Scripts that build objects
---
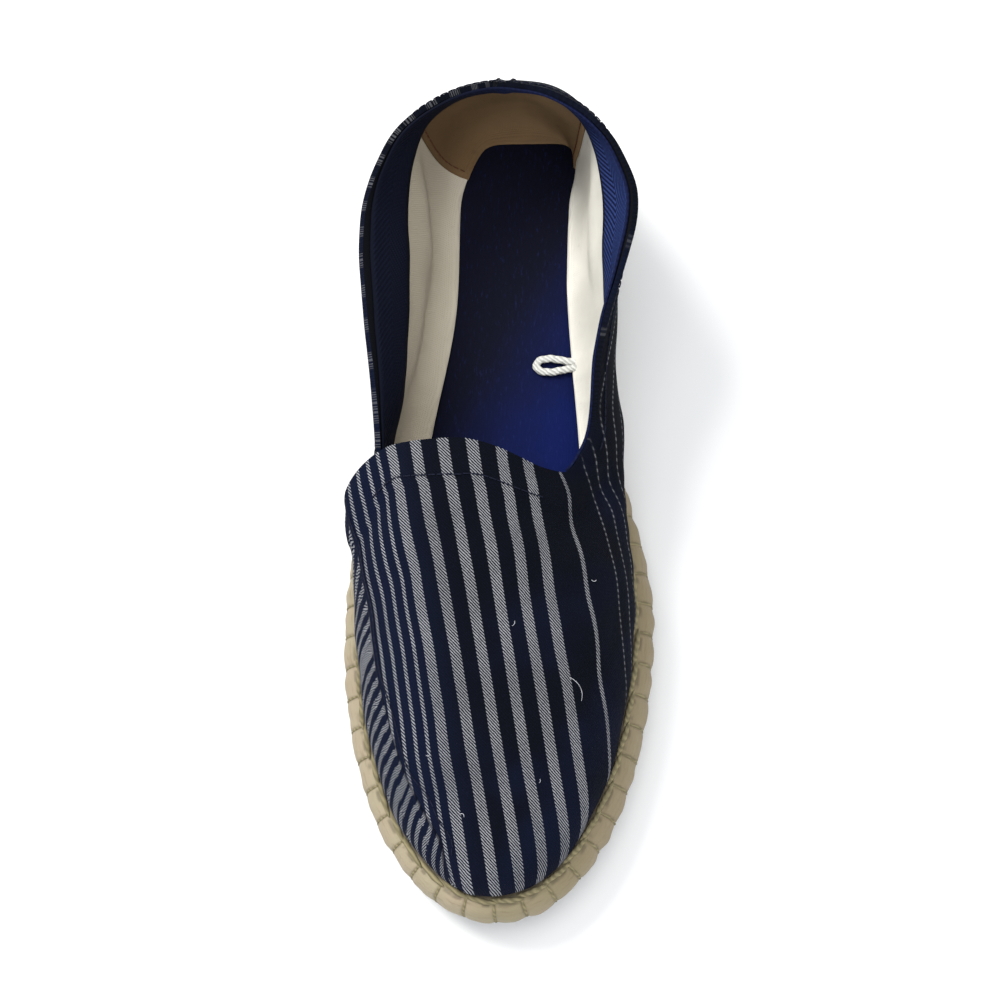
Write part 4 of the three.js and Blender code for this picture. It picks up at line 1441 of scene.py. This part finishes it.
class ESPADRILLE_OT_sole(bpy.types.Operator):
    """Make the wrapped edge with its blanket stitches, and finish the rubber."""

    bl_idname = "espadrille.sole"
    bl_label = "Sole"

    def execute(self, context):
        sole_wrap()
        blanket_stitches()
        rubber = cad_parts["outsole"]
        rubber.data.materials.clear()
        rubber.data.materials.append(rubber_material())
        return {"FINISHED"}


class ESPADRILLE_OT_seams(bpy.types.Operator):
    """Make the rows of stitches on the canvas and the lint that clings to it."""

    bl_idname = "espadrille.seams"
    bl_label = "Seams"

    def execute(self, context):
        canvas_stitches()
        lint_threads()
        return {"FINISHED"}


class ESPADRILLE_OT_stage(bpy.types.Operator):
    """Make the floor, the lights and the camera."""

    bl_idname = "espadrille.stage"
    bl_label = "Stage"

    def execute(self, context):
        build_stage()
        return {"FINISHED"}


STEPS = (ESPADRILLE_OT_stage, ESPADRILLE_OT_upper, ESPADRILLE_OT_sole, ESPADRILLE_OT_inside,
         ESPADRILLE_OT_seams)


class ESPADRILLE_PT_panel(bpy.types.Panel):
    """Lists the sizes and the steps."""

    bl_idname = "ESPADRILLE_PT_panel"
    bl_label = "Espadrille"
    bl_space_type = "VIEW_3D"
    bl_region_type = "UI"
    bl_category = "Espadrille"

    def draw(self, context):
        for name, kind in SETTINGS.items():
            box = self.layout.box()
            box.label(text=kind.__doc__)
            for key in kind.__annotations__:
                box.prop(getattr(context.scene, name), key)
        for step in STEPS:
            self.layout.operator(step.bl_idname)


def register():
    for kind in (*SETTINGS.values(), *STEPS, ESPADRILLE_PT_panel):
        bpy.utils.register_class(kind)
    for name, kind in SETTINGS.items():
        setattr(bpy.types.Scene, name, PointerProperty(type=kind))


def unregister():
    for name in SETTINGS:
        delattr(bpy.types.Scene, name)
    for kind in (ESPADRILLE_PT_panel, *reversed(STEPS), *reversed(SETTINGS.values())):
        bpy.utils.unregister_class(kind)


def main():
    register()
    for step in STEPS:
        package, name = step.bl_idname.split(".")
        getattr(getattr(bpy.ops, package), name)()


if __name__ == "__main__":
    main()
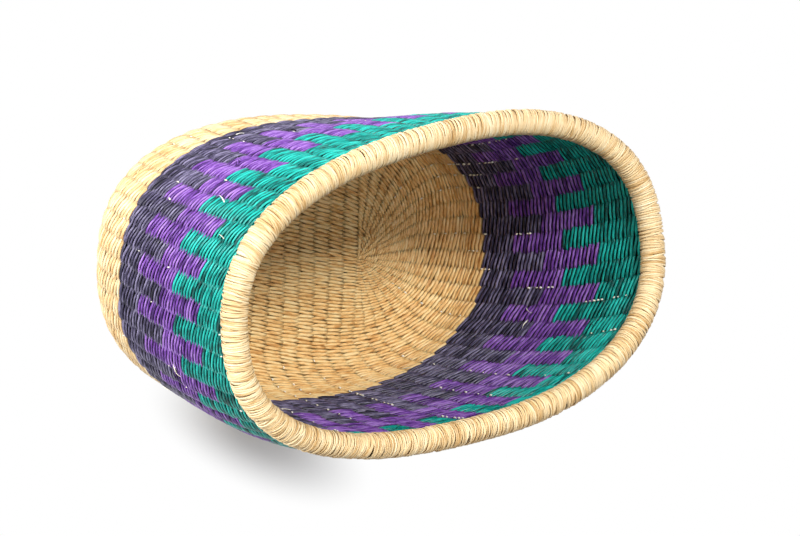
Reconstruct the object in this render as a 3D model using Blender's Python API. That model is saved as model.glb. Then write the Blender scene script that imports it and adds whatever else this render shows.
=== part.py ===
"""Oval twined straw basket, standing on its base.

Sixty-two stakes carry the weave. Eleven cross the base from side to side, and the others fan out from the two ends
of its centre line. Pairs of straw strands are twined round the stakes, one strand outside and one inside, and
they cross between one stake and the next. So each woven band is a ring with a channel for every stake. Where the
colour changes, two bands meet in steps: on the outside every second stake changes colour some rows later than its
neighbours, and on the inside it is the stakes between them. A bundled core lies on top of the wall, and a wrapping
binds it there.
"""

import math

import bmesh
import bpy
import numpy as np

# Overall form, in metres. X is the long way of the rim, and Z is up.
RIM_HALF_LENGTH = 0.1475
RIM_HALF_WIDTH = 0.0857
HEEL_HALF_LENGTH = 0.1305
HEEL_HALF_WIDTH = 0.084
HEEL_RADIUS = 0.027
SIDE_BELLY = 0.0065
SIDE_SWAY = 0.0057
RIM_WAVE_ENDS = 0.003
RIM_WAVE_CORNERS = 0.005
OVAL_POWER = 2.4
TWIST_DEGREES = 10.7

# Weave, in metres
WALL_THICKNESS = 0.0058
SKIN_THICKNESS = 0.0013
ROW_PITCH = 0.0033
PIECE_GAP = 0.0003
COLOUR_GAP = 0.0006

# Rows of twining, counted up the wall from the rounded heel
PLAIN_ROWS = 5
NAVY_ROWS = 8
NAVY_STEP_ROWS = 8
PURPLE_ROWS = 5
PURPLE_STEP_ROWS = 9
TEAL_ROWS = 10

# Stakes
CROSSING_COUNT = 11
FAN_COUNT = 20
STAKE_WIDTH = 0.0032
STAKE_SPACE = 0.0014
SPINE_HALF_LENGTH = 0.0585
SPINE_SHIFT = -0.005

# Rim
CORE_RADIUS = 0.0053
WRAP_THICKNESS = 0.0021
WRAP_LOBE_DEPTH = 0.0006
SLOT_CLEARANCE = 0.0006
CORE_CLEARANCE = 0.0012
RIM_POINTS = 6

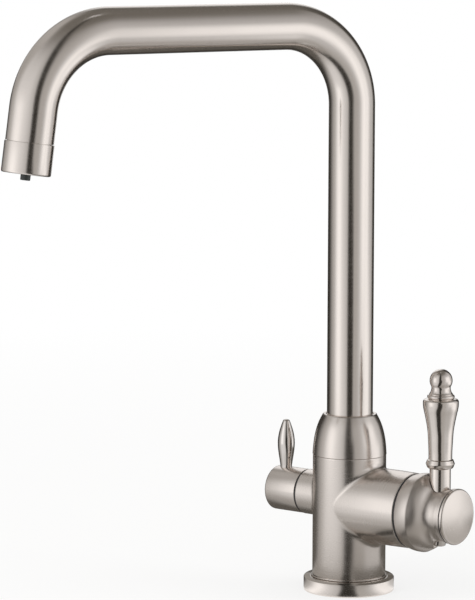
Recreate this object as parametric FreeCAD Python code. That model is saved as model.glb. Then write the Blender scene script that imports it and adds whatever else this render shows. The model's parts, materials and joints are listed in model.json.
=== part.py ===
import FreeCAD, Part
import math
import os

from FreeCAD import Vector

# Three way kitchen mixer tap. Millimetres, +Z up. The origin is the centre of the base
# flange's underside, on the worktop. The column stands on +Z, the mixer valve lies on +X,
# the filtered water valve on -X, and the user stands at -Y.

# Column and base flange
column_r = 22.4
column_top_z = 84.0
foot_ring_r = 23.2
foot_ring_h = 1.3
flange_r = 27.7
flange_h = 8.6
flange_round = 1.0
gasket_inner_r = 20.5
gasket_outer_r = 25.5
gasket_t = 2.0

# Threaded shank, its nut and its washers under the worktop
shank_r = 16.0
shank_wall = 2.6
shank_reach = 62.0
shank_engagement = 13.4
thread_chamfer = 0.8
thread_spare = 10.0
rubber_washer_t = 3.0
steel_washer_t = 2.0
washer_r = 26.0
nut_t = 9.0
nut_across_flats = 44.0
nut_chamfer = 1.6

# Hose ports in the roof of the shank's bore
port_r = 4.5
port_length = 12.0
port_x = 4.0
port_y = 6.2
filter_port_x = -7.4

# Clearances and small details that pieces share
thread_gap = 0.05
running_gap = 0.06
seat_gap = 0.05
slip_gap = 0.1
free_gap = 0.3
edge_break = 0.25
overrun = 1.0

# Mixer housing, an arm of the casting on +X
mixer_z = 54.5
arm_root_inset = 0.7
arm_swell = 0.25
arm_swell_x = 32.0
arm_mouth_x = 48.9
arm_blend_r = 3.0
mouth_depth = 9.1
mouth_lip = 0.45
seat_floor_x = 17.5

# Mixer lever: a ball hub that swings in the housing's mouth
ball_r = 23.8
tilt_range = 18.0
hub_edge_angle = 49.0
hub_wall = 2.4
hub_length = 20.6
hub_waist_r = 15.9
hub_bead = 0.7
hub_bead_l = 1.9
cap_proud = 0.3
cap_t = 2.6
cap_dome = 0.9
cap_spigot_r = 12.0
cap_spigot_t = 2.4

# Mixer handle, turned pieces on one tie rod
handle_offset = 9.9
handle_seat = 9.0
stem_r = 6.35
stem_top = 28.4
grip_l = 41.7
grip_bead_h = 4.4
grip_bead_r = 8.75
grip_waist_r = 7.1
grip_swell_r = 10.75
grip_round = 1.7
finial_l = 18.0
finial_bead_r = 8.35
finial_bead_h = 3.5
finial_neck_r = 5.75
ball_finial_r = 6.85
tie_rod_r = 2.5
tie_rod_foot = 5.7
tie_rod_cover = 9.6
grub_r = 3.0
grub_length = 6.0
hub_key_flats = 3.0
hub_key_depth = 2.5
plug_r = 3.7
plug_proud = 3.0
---
*Exercise task*.
Using the entries above, repeat only the lines from the one containing "Recreate this object" through the one containing "filter_port_x = -7.4", end lines included.

*Task result*.
Recreate this object as parametric FreeCAD Python code. That model is saved as model.glb. Then write the Blender scene script that imports it and adds whatever else this render shows. The model's parts, materials and joints are listed in model.json.
=== part.py ===
import FreeCAD, Part
import math
import os

from FreeCAD import Vector

# Three way kitchen mixer tap. Millimetres, +Z up. The origin is the centre of the base
# flange's underside, on the worktop. The column stands on +Z, the mixer valve lies on +X,
# the filtered water valve on -X, and the user stands at -Y.

# Column and base flange
column_r = 22.4
column_top_z = 84.0
foot_ring_r = 23.2
foot_ring_h = 1.3
flange_r = 27.7
flange_h = 8.6
flange_round = 1.0
gasket_inner_r = 20.5
gasket_outer_r = 25.5
gasket_t = 2.0

# Threaded shank, its nut and its washers under the worktop
shank_r = 16.0
shank_wall = 2.6
shank_reach = 62.0
shank_engagement = 13.4
thread_chamfer = 0.8
thread_spare = 10.0
rubber_washer_t = 3.0
steel_washer_t = 2.0
washer_r = 26.0
nut_t = 9.0
nut_across_flats = 44.0
nut_chamfer = 1.6

# Hose ports in the roof of the shank's bore
port_r = 4.5
port_length = 12.0
port_x = 4.0
port_y = 6.2
filter_port_x = -7.4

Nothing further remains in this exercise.